Exploring State of the Union Speeches with Data Science - Part 1

Can we use data science to explore president's State of the Union speeches?

Imagem de capa

The Tutorial Video

If you enjoyed this video or found it helpful in any way, I would love you forever if you passed me along a dollar or two to help fund my machine learning education and research! Every dollar helps me get a little closer and I’m forever grateful.

The Notebook

class SOTUFile:

    def __init__(self, directory, filename):

        parts = filename.split('_')

        assert(len(parts) == 2)

        self._name = parts[0]
        self._year = parts[1].split('.')[0]

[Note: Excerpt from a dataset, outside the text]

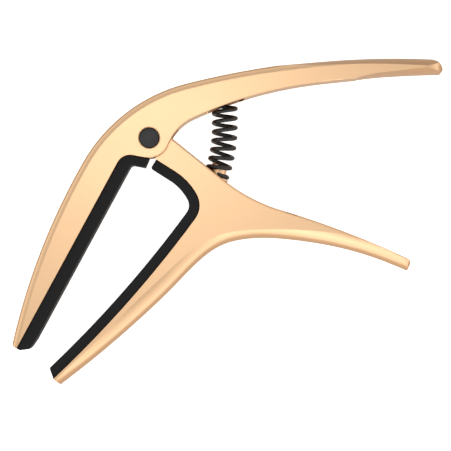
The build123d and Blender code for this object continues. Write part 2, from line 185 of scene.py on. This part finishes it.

        with open(directory + '/' + filename) as in_file:
            self._text = in_file.read()

    def __str__(self):
        return self._name + ' -- ' + self._year + '\n\n' + self._text[:100]

    def __repr__(self):
        return self.__str__()

import os

directory = 'SOTU_corpus'

SOTUs = []
for filename in os.listdir(directory):
    SOTUs.append(SOTUFile(directory, filename))

washington = [x for x in SOTUs if x._name == 'Washington']

presidents = {}

for file in SOTUs:

    if file._name not in presidents:
        presidents[file._name] = [file]
    else:
        presidents[file._name].append(file)

from collections import Counter

class President:

    def __init__(self, files):

        assert(len(files))

        self._name = files[0]._name
        self._years = sorted([int(f._year) for f in files])
        self._texts = [f._text for f in files]

        all_text = '\n'.join(self._texts)

        words = []
        for w in all_text.split():
            words.append(w.strip().lower())

        self._counter = Counter(words)

    def __str__(self):
        return self._name + ': ' + str(self._years)

    def __repr__(self):
        return self.__str__()

washington = President(presidents['Washington'])
washington._counter.most_common(20)

harding = President(presidents['Harding'])
harding._counter.most_common(20)

vocab_cnts = []

for name in presidents.keys():
    p = President(presidents[name])

    vocab_cnts.append((len(p._counter), name))

%matplotlib inline

import matplotlib
import matplotlib.pyplot as plt

plt.rcParams['figure.figsize'] = [20, 15]

x = [v[1] for v in vocab_cnts]
y = [v[0] for v in vocab_cnts]

plt.xticks(rotation=90)
plt.bar(x, y)

pres_list = []

for name in presidents.keys():
    pres_list.append(President(presidents[name]))

by_year = sorted(pres_list, key=lambda x: min(x._years))

vocab_cnts = []

for p in by_year:
    vocab_cnts.append((len(p._counter), p._name))

x = [v[1] for v in vocab_cnts]
y = [v[0] for v in vocab_cnts]

plt.xticks(rotation=90)
plt.bar(x, y)